1976 Born in Tacoma, Washington
1988 First job at age 12 - door factory worker
1994 Enrolled at USC School of Cinematic Arts on full scholarship; meets Lisa
2002 Marries Lisa on July 7 in England after two years of dating
2003 Joins Awareness Technologies as a copywriter; rises to CMO
2010 Co-founds Quest Nutrition with Lisa, Ron Penna, Shannan Pena, and Mike Osborne - from their living room
2014 Quest Nutrition ranked #2 fastest-growing private company in North America by Inc. Magazine
2016 Steps down as Quest CEO; co-founds Impact Theory with Lisa. First episodes of Impact Theory podcast
2017 Neon Future graphic novel series launches in collaboration with Steve Aoki and Jim Krueger
2019 Quest Nutrition acquired by Simply Good Foods Co. for $1 billion
2021 Impact Theory surpasses 1 billion views of original content across platforms
2026 Launches Zero to Founder - a four-week AI-integrated entrepreneur bootcamp

Impact Theory: The Relentless Machine

Impact Theory is not a podcast in the way most people use the word. It is a media operation - five episodes a week, every week, since 2016. Tom Bilyeu interviews scientists, economists, AI researchers, entrepreneurs, athletes, philosophers, and geopolitical analysts. The through-line is always the same: what does this person know that most people do not, and how does that knowledge change how we should think and act?

The show is available on YouTube (2.19 million subscribers), Apple Podcasts, iHeart, Podbean, and Podimo. It holds an 8.5/10 rating on IMDb. By 2025, the focus had shifted significantly toward AI, economic disruption, and the psychology of adaptation - topics Bilyeu treats with the same depth he once reserved for mindset and entrepreneurship.

He runs Impact Theory the way he ran the Quest Nutrition production floor: personally, directly, and at volume.

5 Episodes Per Week

Monday Tom Deep Dives - solo analysis & ideas
Tuesday New guest episodes - in-depth interviews
Wednesday In-Depth Interviews with thought leaders
Thursday The Tom Bilyeu Show
Friday Tom Deep Dives - week wrap and insights

In His Own Words

Quotable

Don't ask what's the least you can do. Ask what's the most you can bear.

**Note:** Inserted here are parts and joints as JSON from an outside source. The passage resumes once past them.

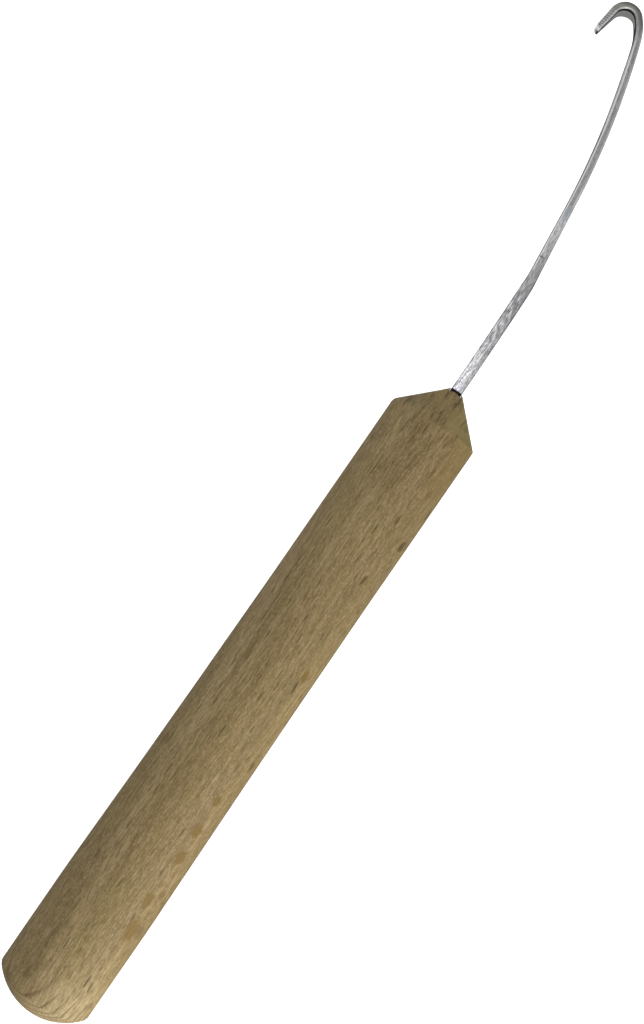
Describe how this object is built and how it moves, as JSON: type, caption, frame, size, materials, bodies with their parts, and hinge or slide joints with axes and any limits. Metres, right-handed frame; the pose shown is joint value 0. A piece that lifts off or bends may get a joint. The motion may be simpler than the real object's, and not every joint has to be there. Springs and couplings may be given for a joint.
{
  "type": "hive tool",
  "caption": "Hooked hive tool: a slim steel blade, swept and bent back into a small hook, in a round turned beech handle with a domed butt and a cone nose.",
  "frame": {"origin": "on the handle's turning axis at half the handle's length, the middle of the grip", "axes": "+X along the handle's axis towards the hook, +Y the side that the hook bends towards, +Z square to the plane of the hook, so the tool lies on its side on a surface"},
  "size_m": [0.2987, 0.0374, 0.0268],
  "materials": {
    "beech": "fine sanded beech, thin satin oil",
    "bright_steel": "drawn and filed bright steel, fine scratches along the bar"
  },
  "bodies": {
    "root": {"beech_handle": "beech", "hook_blade": "bright_steel"}
  },
  "joints": []
}
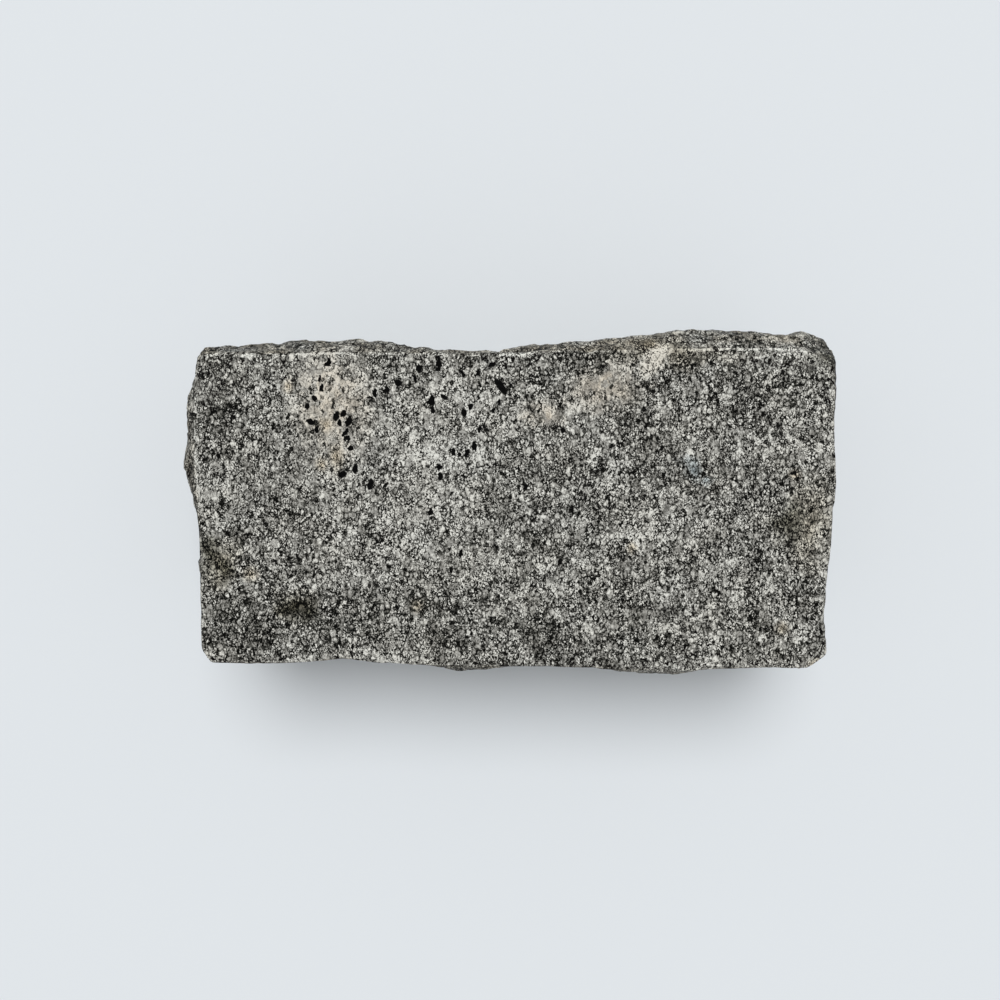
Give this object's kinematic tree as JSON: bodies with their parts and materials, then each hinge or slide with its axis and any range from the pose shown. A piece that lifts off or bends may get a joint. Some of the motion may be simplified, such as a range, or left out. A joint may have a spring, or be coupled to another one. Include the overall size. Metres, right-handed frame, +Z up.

Confidence is deciding you're unstoppable. Not that you'll never fail.

The level of effort you tolerate from yourself will define your life.

Endurance beats talent every time. Don't ever let anyone outwork you.

Success is not owned. It's leased, and the rent is due every day.

I'm the White Rabbit, whose job is to show how deep the rabbit hole really goes.

Things Worth Knowing

01

The hairnet story is real. During Quest Nutrition's earliest days, Tom worked the production floor in a hairnet and lab coat to set the pace for the team he was building.

02

He studied film, not business. His USC scholarship was for the School of Cinematic Arts. The billion-dollar exit came later, without a business degree.

03

Co-created a graphic novel with Steve Aoki. Neon Future, a 224-page sci-fi graphic novel set in a world where technology is illegal, was made with the DJ and producer.

04

His father-in-law said no. When Tom asked Lisa's father for permission to marry her, he was turned down. They married anyway, on July 7, 2002, in England.

05

He sits on the X Prize Foundation board. Founded by Peter Diamandis, X Prize designs global competitions to solve the world's hardest problems. Bilyeu is a board member.

06

Also made a comic with a DJ. Hexagon, co-created with Don Diablo, adds a second sci-fi comic series to his creative output alongside Neon Future.

07

Speaking fee: ~$75,000 per talk. He gives approximately seven speeches a year - making it selective by design, not a primary revenue driver.

08

Impact Theory has an IMDb page rated 8.5/10. It is officially listed as a TV series, not just a podcast. The rating has held since the show's premiere.

09

Quest grew 57,000% in three years. That is not a typo. It is the growth rate that put Quest Nutrition at #2 on Inc. Magazine's fastest-growing private company list in 2014.